On the surface, they are doing well. They are competent, trusted, and often high-performing. Many have already mastered the tasks expected of them. Some are financially stable, even financially secure enough that they do not need to work for survival.
And yet, something feels unfinished.
They are not unhappy because they fear losing their jobs. They are not dissatisfied because they are failing. Rather, they feel unsettled because the work that once challenged them no longer speaks to who they are becoming. What once felt stimulating now feels repetitive. What once felt meaningful now feels limited.
This experience can be confusing—and deeply lonely—because from the outside, it looks like they already “have everything.”
Dissatisfaction After Early-Career Success
From a Jungian perspective, psychological growth involves increasing differentiation of consciousness.
In early career stages, the developmental task is often about:
Building broad competence
Learning the rules of a system
Proving capability
Adapting to external expectations
Success during this phase is largely measured from the outside.
As people move further along in their careers, however, the inner landscape begins to change. Consciousness becomes more differentiated. Taste becomes more refined. Curiosity deepens. Questions become more personal.
What once mattered—efficiency, execution, recognition—no longer satisfies in the same way. Instead, new questions emerge:
What am I actually interested in now?
What kind of problems do I want to spend my energy on?
What feels worth exploring, not just completing?
This shift does not signal ingratitude or instability. It often reflects psychological maturation.
The Cost of Staying Too Long in a Place of Mastery
For inquiry-driven minds, mastery is rarely the endpoint.
From a Jungian lens, individuation—the process of becoming more fully oneself—does not unfold where the ego feels most certain.
Growth tends to happen at the edge of the known, not inside the comfort of what has already been mastered.
When someone stays too long in a role, project, or domain that no longer invites learning or curiosity, a cost begins to accumulate:
Work requires more effort but yields less vitality
Motivation fades, even when performance remains high
Restlessness replaces engagement
Internally, there is often a quiet but persistent pressure to orient toward a new question, theme, or area of growth. This pressure can feel unsettling because it usually arises before clarity does.

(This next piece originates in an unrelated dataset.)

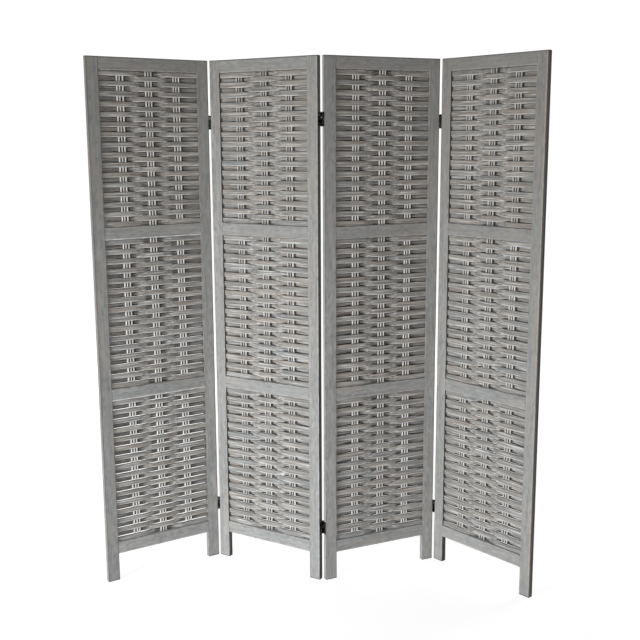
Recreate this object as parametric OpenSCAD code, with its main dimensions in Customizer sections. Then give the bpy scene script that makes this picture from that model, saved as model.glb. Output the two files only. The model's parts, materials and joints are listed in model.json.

There is an urge to move, but no fully formed map yet.
For high achievers accustomed to competence and certainty, this in-between state can be particularly anxiety-provoking. Yet psychologically, it often marks a necessary turning point rather than a failure of discipline or gratitude.
Why Others Don’t Understand
This experience is especially difficult to articulate because it often lacks visible justification.
From a Jungian perspective:
Society rewards stability, not inner development
Research-driven curiosity becomes largely invisible once one leaves academia
Internal growth is rarely recognized as “real” work
Some of the clients I work with are even financially stress-free, or technically able to stop working
altogether. This can intensify their isolation.
When others are struggling to meet basic needs, their sense of unfulfillment can feel illegitimate—even shameful—to express. As a result, they stay silent.
Yet silence often deepens the loneliness.
“When growth is internal, it often looks unnecessary from the outside.”
What appears as restlessness to others may, internally, be a sincere attempt to remain psychologically alive.
Making Space to Name It
Resilience, in this context, does not mean forcing oneself to be content or rushing into drastic change.
Often, the most important first step is simply naming the experience—acknowledging that something within is shifting, even if its final form is not yet clear. Naming it gives language to the dissatisfaction after early-career success.
Individuation unfolds through dialogue:
Between what has already been achieved and what now seeks expression
Between the part of the self that values stability and the part that longs for renewal
Giving this inner conversation time—rather than silencing it—allows the next direction to evolve organically.
Not every urge needs immediate action. But every meaningful inner signal deserves space to be heard.
Sometimes, honoring that space is itself the work.